As for your other claim about leadership, you are similarly, objectively wrong. Reading the "rules of amoral leadership" presupposes the willingness of doing the job to begin with. That internal willingness to actually do the job is what people refer to as leadership. You are correct is saying the job itself is not hard - I find it easier to raid lead than to put the raid together to begin with, making sure we have X class/spec, what schedules gives us the most raiders, who we're sitting out because we have 11 people, etc, so I delegate that part to other people.

Honestly, Gevlon, as I said last post, you are being blinded by your own premises. Studies have shown that Public Speaking is the #1 fear for Amercians, higher than death.

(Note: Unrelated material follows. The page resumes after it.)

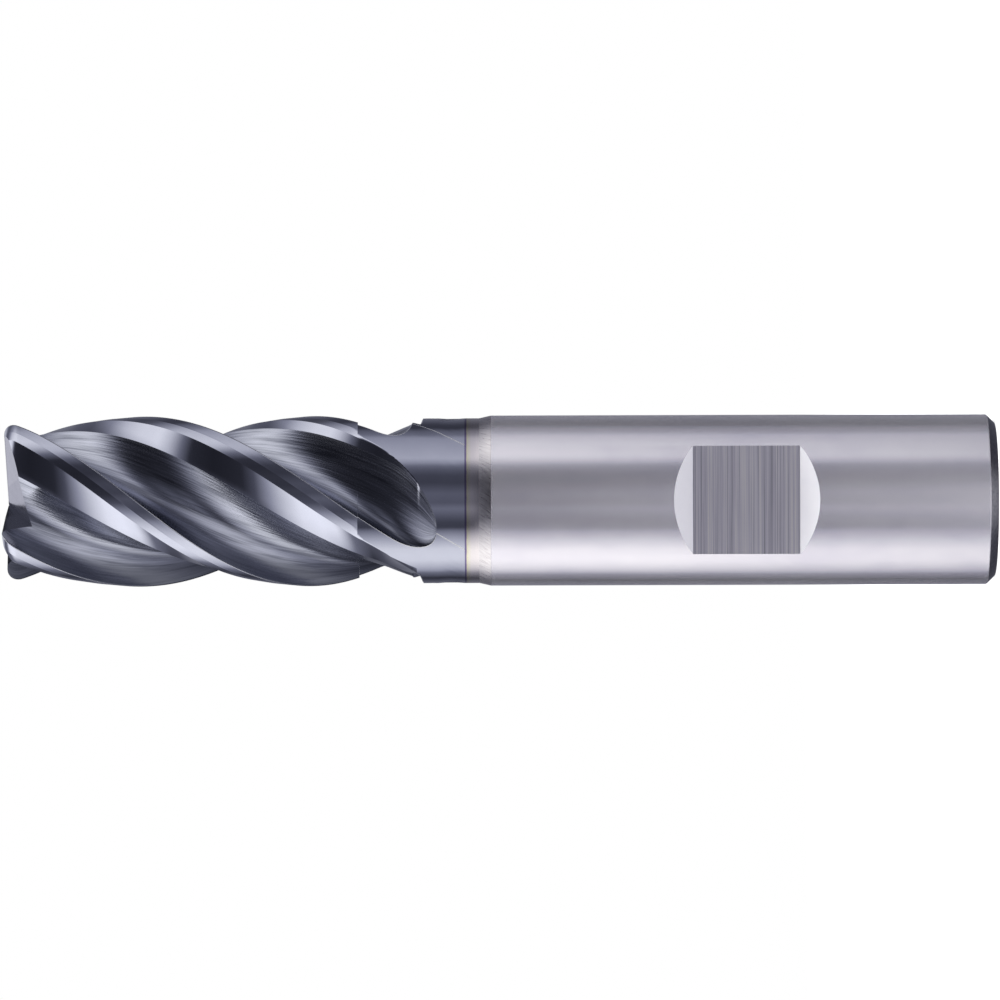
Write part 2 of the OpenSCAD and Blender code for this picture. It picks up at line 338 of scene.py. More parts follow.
class Surface:
    """The head as a grid of rings and columns, with a normal for each side of each crease."""

    def __init__(self):
        self.s = depths()
        self.points = np.array([ring(s) for s in self.s])
        self.kinds = np.array(column_kinds())
        self.steps = self.s[:-1] == LAND_LENGTH
        self.across = self.stretch()
        self.normals = self.find_normals()

    def stretch(self):
        """Distance along one ring to each column and, last, all the way round."""
        middle = self.points[len(self.s) // 3]
        lengths = np.linalg.norm(np.roll(middle, -1, 0) - middle, axis=1)
        return np.concatenate([[0], np.cumsum(lengths)])

    def radii(self, j, c, d):
        """Radii at the corners of the patch below ring j, between columns c and d."""
        return np.linalg.norm(self.points[j : j + 2][:, [c, d], :2], axis=2)

    def is_step(self, j, c, d):
        """Whether that patch is part of the step where the lands end."""
        if not self.steps[j]:
            return False
        upper, lower = self.radii(j, c, d)
        return np.abs(upper - lower).max() > MIN_STEP

    def is_round(self, j, c, d):
        """Whether that patch lies on the neck cylinder."""
        return self.radii(j, c, d).min() > NECK_R - ROUND_TOLERANCE

    def find_normals(self):
        """Normals by [ring, column, above or below the ring, before or after the column]."""
        p = self.points
        after = np.roll(p, -1, 1) - p
        after /= np.maximum(np.linalg.norm(after, axis=2, keepdims=True), 1e-9)
        before = np.roll(after, 1, 1)
        sharp = np.array([is_crease(c) for c in range(N_COLUMNS)])[None, :, None]
        mean = before + after
        sides = [np.where(sharp, before, mean), np.where(sharp, after, mean)]
        below = np.diff(p, axis=0)
        below /= np.linalg.norm(below, axis=2, keepdims=True)
        above = np.concatenate([below[:1], below])
        below = np.concatenate([below, below[-1:]])
        stepped = np.zeros(len(p), bool)
        stepped[:-1] |= self.steps
        stepped[1:] |= self.steps
        stepped = stepped[:, None, None]
        along = above + below
        ends = [np.where(stepped, above, along), np.where(stepped, below, along)]
        normals = np.zeros((*p.shape[:2], 2, 2, 3))
        for e in range(2):
            for c in range(2):
                n = np.cross(sides[c], ends[e])
                normals[:, :, e, c] = n / np.maximum(np.linalg.norm(n, axis=2, keepdims=True), 1e-9)
        return normals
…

In a world where that is true, how can you possibly suggest raid leading even amoral raids involves no "leadership," with all the implicit meaning the air-quoted word contains?

You fancy yourself a scientist, yes? Go make a new rule: no one can raid lead two times in a row. Leading is easy after all, you have the necessary steps right there. Hell, you have a no-Vent rule so even the leery public speakers have no excuse. Test your claim.

My hypothesis: outside yourself and one other person, people in your guild would rather not raid at all than become a raid leader themselves in spite of the ease and comfort of your labyrinthine rules.